The last major housing crash in Canada is usually pegged in the late ’80s and into the early ’90s. There is a whole generational belch of eager young homebuyers who have no living memory of a major housing correction. Who have nothing but their parent’s old-time memories of double-digit interest rates, market peaks and jingle mail.

Buyers of this generation have been told that it’s impossible to lose money on real estate; that this is the safest investment on the books.

So ingrained is this idea that generating real estate wealth has become an industry in and of itself, with entire cable channels devoted to flipping and equity building, and get-rich-quick experts offering classes, workshops and conferences; A recent Real Estate, Bitcoin & Wealth Expo in Toronto included bizarre and rambling inspirational speeches by Sylvester Stallone and Pitbull.

No doubt much of this speculation has worked. It’s not that hard to make money on property when real estate prices are increasing 10 per cent year over year. The problem is that eventually these gains can’t sustain themselves and the market corrects, crashes or simply plateaus.

And that seems to be where much of the country sits today. Government measures seem to have stopped the mental price increases that had become a common complaint (or blessing), but not much else. The average home is still not affordable for the average family in most major cities. And those who bought in at the peak are unlikely to recoup their losses.

Another interesting case in the Toronto Star: a couple that got caught up in a bidding war on a Stouffville home in April 2017 agreed to pay $2.25 million. The market dropped. The couple reneged and the buyer eventually sold the property for $1.7 million. The couple, however, was recently ordered to pay the $470,000 difference.

According to a survey released last week by Leger for Re/Max, the great housing stall doesn’t appear to be going anywhere; thanks to new mortgage stress testing rules, one-third of potential homebuyers had decided against buying a home. Significant numbers also said they compromised on the size of their home or its location.

Brad Carr, Canadian president of Mattamy Homes, said that housing is still a good long-term investment in the GTA—but agrees that prices are down and the days of massive housing profits were “unsustainable” and probably over.

“I always say that I fully empathize with those who find themselves caught in this situation. However, I always ask them to step back and ask themselves: ‘Has Mattamy done anything about this situation that is different from what we committed to doing?’ What’s changed is the market,” he said.

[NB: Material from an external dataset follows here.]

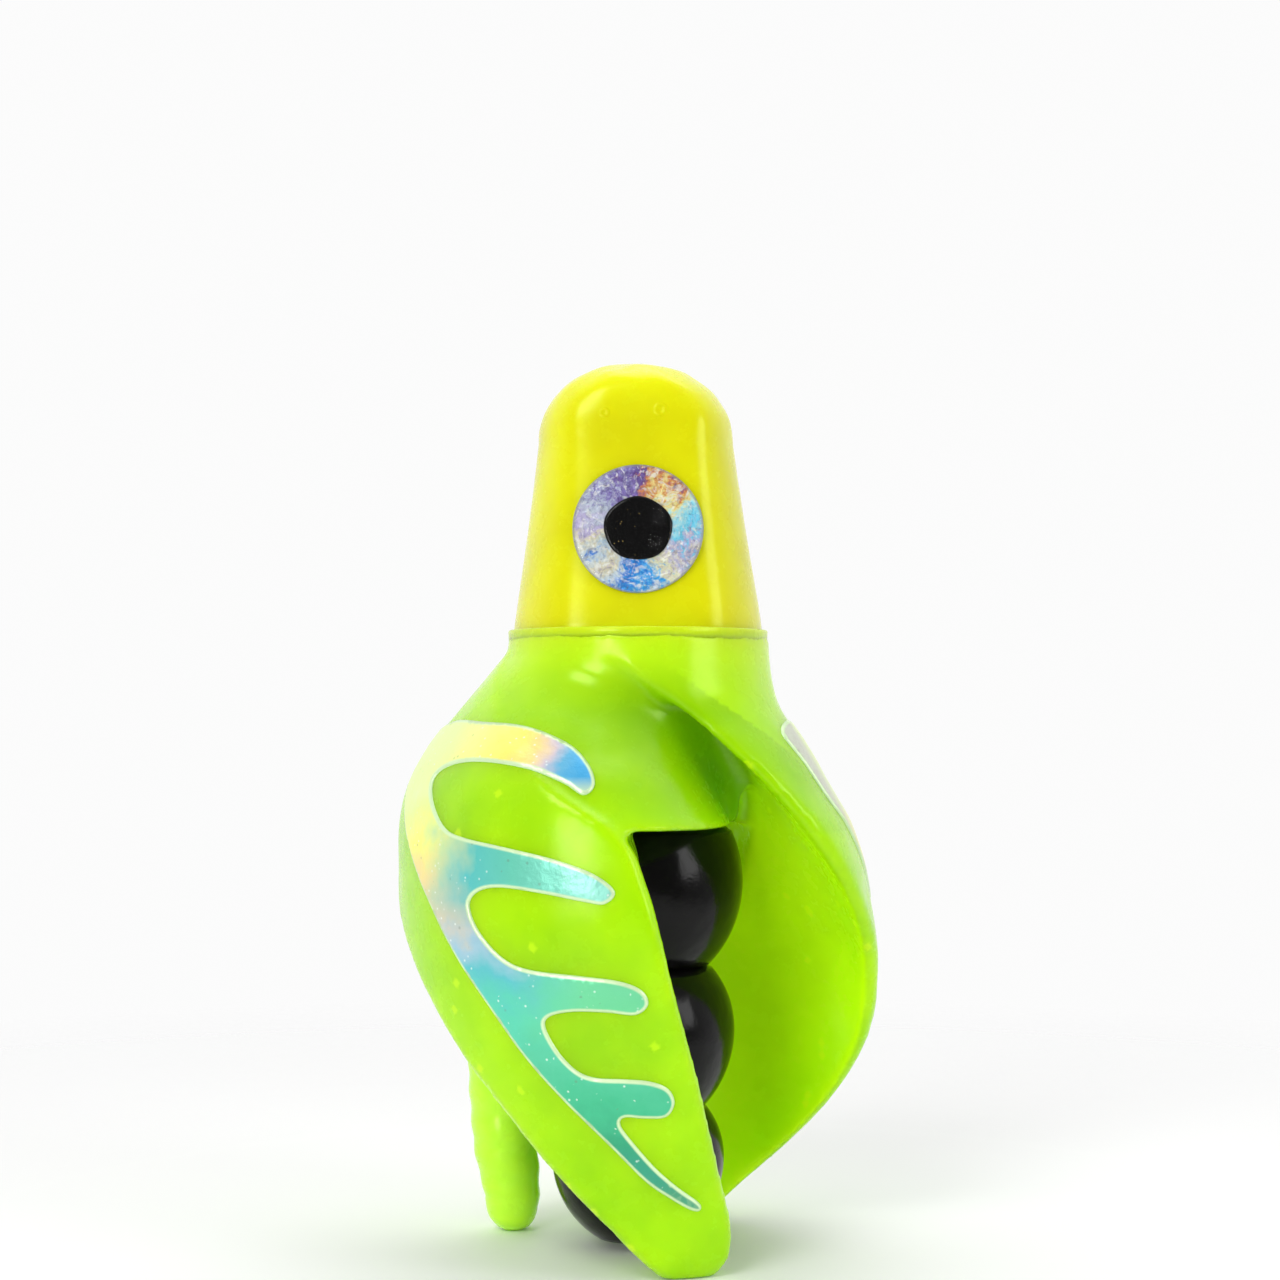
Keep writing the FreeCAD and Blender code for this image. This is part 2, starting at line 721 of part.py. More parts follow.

When Mattamy took these families’ deposits, it did so because it expected that family had the wherewithal to hold to its commitment, regardless of whether the value of that home went down between the sale and the close date.

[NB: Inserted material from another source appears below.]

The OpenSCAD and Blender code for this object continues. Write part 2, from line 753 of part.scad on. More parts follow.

Of course, beyond asking for a pre-approval and the deposit, the homebuilder doesn’t do much to double-check the state of a buyer’s finances. If he or she can afford to drop a few hundred thousand dollars, “We deem you to be a sophisticated buyer,” Carr said.

Carr added, the market swings both ways.

“When prices are going up dramatically, I very seldom—in fact, I have never seen—someone who has said ‘we are making substantial money by closing. I would like to give you more money,'” he said. “When the market is going in the other direction, we also don’t expect to be responsible for those potential price downturns.”

And, Carr concedes, Mattamy hasn’t ruled out suing buyers who renege on their contracts before their houses close.

This should not be news to anyone who reads the contract they sign; but those who have never been burned by real estate have never had reason to be too careful.

Mattamy, and homebuilders like it, assume that the sort of people dropping $1.6 million on a home are “sophisticated buyers.” An alarming consideration: What if they aren’t?